In 1368, King Casimir III of Poland granted Bartold Tyczner, a merchant from Moravia, a part of the former royal forest to establish a town. Possibly in the late 14th century, it became a private town of the Pilecki family. The Jews migrated into the area during the 15th and 16th centuries.

The town grew and dominated the area until the mid-17th century when it was destroyed first by a Tatar and later by a Cossack invasion. Following the Partitions of Poland, during the years 1792 to 1918 Tyczyn was part of the Austrian Partition of Poland. During those years the area of Tyczyn came under administrative control of Rzeszów, a larger town and a county seat, some 8 mi north of Tyczyn. Weekly markets and eleven annual fairs were held in Tyczyn in the late 19th century.

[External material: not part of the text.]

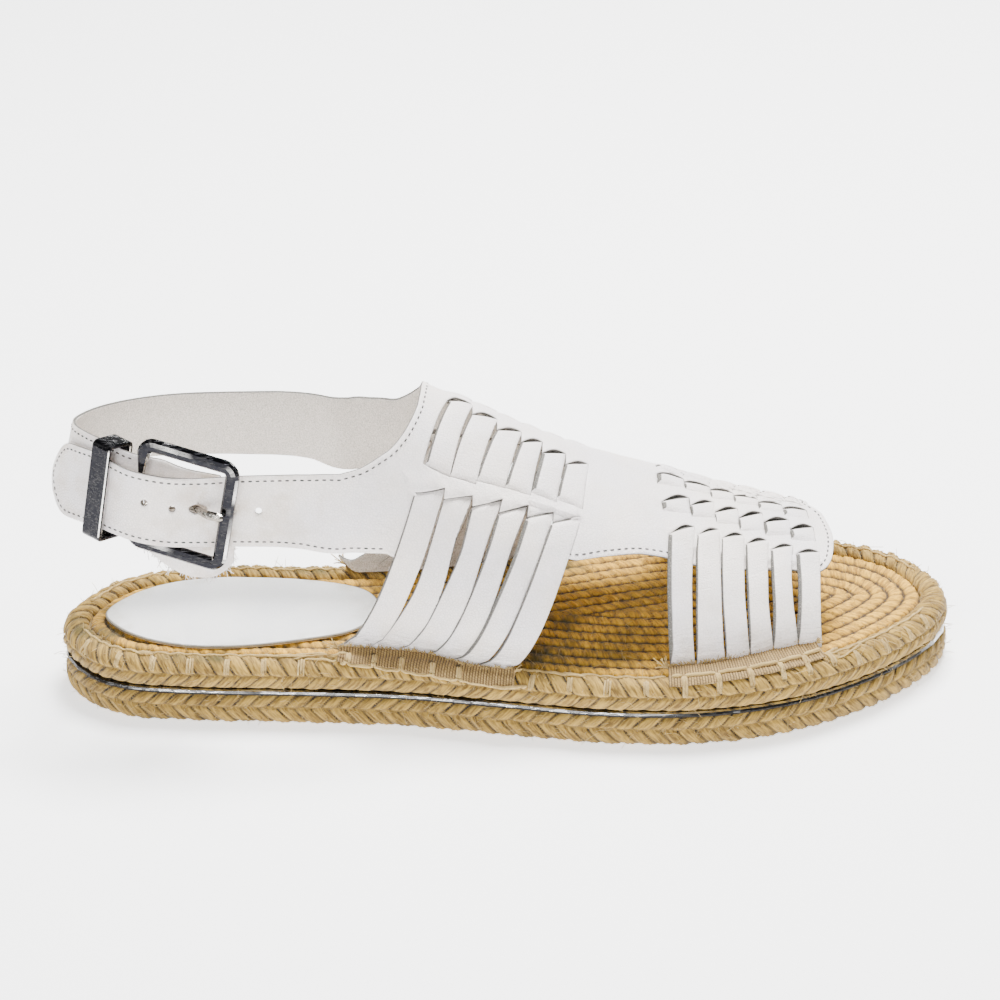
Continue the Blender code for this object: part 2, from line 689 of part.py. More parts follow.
def strap_y(rows, x):
    """Sideways place of a strap's middle line at x."""
    ordered = sorted(rows[:8])
    for a, b in zip(ordered, ordered[1:]):
        if a[0] <= x <= b[0]:
            return a[1] + (b[1] - a[1]) * (x - a[0]) / (b[0] - a[0])
    return ordered[-1][1]


def cut_straps(sheet):
    """Holes of the outer strap and the slot round the prong's eye."""
    cut(sheet, "cut_prong", prong_sections(PRONG_PATH[8:12], PRONG_HOLE_FIT))
    for i, (x, z) in enumerate(STRAP_HOLES):
        y = strap_y(OUTER_STRAP, x)
        cut(sheet, f"cut_hole_{i + 1}", hole_sections(
            x, y, z, STRAP_HOLE_RADIUS, STRAP_HOLE_RADIUS, 1.7))
    eye = prong_pivot()
    long, high = SLOT_AROUND_EYE
    cut(sheet, "cut_slot", hole_sections(
        eye.x - 0.5, eye.y + 2.5, eye.z, long / 2, high / 2, 2.2))


def main():
    clear_scene()
    rubber = material("rubber", (0.05, 0.045, 0.04), 0.7)
    jute = material("jute", (0.55, 0.41, 0.22), 0.9)
    chrome = material("chrome", (0.75, 0.75, 0.76), 0.15, 1.0)
    leather = material("white_leather", (0.86, 0.82, 0.79), 0.5)
    woven = material("woven_tape", (0.6, 0.48, 0.33), 0.9)
    outline = sole_outline()
    layer("outsole", outline, OUTSOLE_PROFILE, rubber)
    layer("lower_sole", outline, LOWER_JUTE_PROFILE, jute)
    piping(outline, chrome)
    layer("upper_sole", outline, UPPER_JUTE_PROFILE, jute)
    layer("footbed", outline, FOOTBED_PROFILE, jute)
    sock(leather)
    for row in TAPES:
        tape(*row, outline, woven)
    sheet = upper(leather)
    cut_straps(sheet)
    buckle_frame(chrome)
    swept_ring("buckle_prong", prong_sections(PRONG_PATH, 0.0), chrome, False)
    keeper(chrome)


main()
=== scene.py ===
# %% [markdown]
# # A woven leather sandal on a plaited jute sole
# The object is a flat summer sandal for the right foot.  Its sole is two
# layers of plaited jute with a bright piping between them.  The footbed is a
# coil of jute plait.  The upper is white leather: a vamp that leather strips
# are woven through, a collar, and two straps that close with a buckle.
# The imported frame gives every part's true size and place, so it comes first.
# Everything soft is then rebuilt round it as a finer piece.
# %% Load the packed sandal
import json
import math

import bpy
import numpy as np
from mathutils import Matrix, Vector, geometry
from mathutils.bvhtree import BVHTree

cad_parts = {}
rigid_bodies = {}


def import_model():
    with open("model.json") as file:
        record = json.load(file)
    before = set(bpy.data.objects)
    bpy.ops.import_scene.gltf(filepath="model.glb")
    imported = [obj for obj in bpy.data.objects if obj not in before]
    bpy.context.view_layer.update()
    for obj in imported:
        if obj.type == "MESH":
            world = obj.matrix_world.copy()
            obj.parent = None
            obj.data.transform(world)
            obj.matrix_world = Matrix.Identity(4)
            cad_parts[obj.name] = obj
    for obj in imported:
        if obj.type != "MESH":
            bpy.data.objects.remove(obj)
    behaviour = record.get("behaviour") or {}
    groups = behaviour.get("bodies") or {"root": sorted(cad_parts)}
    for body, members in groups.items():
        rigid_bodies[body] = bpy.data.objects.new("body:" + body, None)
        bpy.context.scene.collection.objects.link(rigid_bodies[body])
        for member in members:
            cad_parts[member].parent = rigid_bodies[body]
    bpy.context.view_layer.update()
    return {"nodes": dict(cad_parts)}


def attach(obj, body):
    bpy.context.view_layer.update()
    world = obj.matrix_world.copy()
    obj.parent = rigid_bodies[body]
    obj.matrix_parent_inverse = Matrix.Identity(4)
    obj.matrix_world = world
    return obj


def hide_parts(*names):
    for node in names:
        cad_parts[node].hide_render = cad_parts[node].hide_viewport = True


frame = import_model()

MM = 0.001                      # tables here are in millimetres

# %% [markdown]
# ## Camera
# A long lens from a little above the outer side shows the weave, the buckle
# and the coil at the toe together.  The camera looks down by 27.5 degrees and
# is rolled slightly, so its three axes are worked out as plain vectors and
# set as the columns of its matrix.  No shift and no depth of field are used.
# %% Camera from its angles
CAMERA_TURN, CAMERA_RISE, CAMERA_ROLL = 1.26, 27.5, -1.69   # degrees
CAMERA_AWAY = 953.0
CAMERA_AIM = (-0.5, 1.0, 58.1)
CAMERA_LENS = 113.65


def camera_axes(turn, rise, roll):
    """Right, up and backward directions of a camera, in degrees."""
    turn, rise, roll = (math.radians(v) for v in (turn, rise, roll))
    back = Vector((math.sin(turn) * math.cos(rise),
                   -math.cos(turn) * math.cos(rise), math.sin(rise)))
    right = (-back).cross(Vector((0, 0, 1))).normalized()
    up = right.cross(-back)
    return (right * math.cos(roll) + up * math.sin(roll),
            up * math.cos(roll) - right * math.sin(roll), back)


view_right, view_up, view_back = camera_axes(CAMERA_TURN, CAMERA_RISE, CAMERA_ROLL)
lens = bpy.data.cameras.new("studio_camera")
lens.lens, lens.sensor_width = CAMERA_LENS, 36.0
lens.clip_start, lens.clip_end = 0.01, 20.0
camera = bpy.data.objects.new("studio_camera", lens)
camera.matrix_world = Matrix.Translation(
    (Vector(CAMERA_AIM) + view_back * CAMERA_AWAY) * MM) @ Matrix(
    (view_right, view_up, view_back)).transposed().to_4x4()
bpy.context.scene.collection.objects.link(camera)
bpy.context.scene.camera = camera
print("camera stands at", [round(v, 3) for v in camera.matrix_world.translation])

# %% [markdown]
# ## Studio
# A pale floor and large soft lights keep the white leather bright while the
# creases and gaps still hold shade.  One big panel hangs over the shoe, one
# stands on the camera's side, and a weaker one fills from behind.
# %% Floor and lights
LIGHTS = [
    # name, place in metres, side in metres, power
    ("light_top", (0.15, 0.35, 1.2), 0.5, 62),
    ("light_front", (-0.35, -1.2, 0.75), 0.5, 14),
    ("light_back", (0.7, 0.9, 0.6), 0.6, 4)]
LIGHT_AIM = (0, 0, 0.04)        # all lights are turned to the shoe's middle
FLOOR_HALF = 6.0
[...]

Prior to World War II, Tyczyn had a vibrant Jewish shtetl community. During the German invasion of Poland, which started World War II, Tyczyn was captured by the Germans on September 10, 1939. The Jewish residents faced severe restrictions, relocation from their homes to the Rzeszów ghetto, deportations to forced labour and concentration camps, as well as numerous executions. In particular, there is a large mass grave for the Jewish inhabitants who were executed in the forests in the outskirts of the town. George Lucius Salton, a former resident of Tyczyn, estimates that the Nazis reduced Jewish population from approximately 2,000 people to 10 people by end of the war. According to Salton's autobiography, most of the ghetto's population, promised relocation to a large Ukrainian farm, were taken directly to Belzec where they were gassed in the designated gas chambers. On October 15, 1943, the Gestapo carried out a massacre of five Poles, including one woman, as punishment for aiding Jews. Today, sites within the town serve as memorials and learning centers for the Tyczyn's victims of the Holocaust.

== Education ==
- Wyższa Szkoła Społeczno-Gospodarcza (Social-Economic High School)

==Notable people==
- Eliezer Schindler, Jewish poet and activist.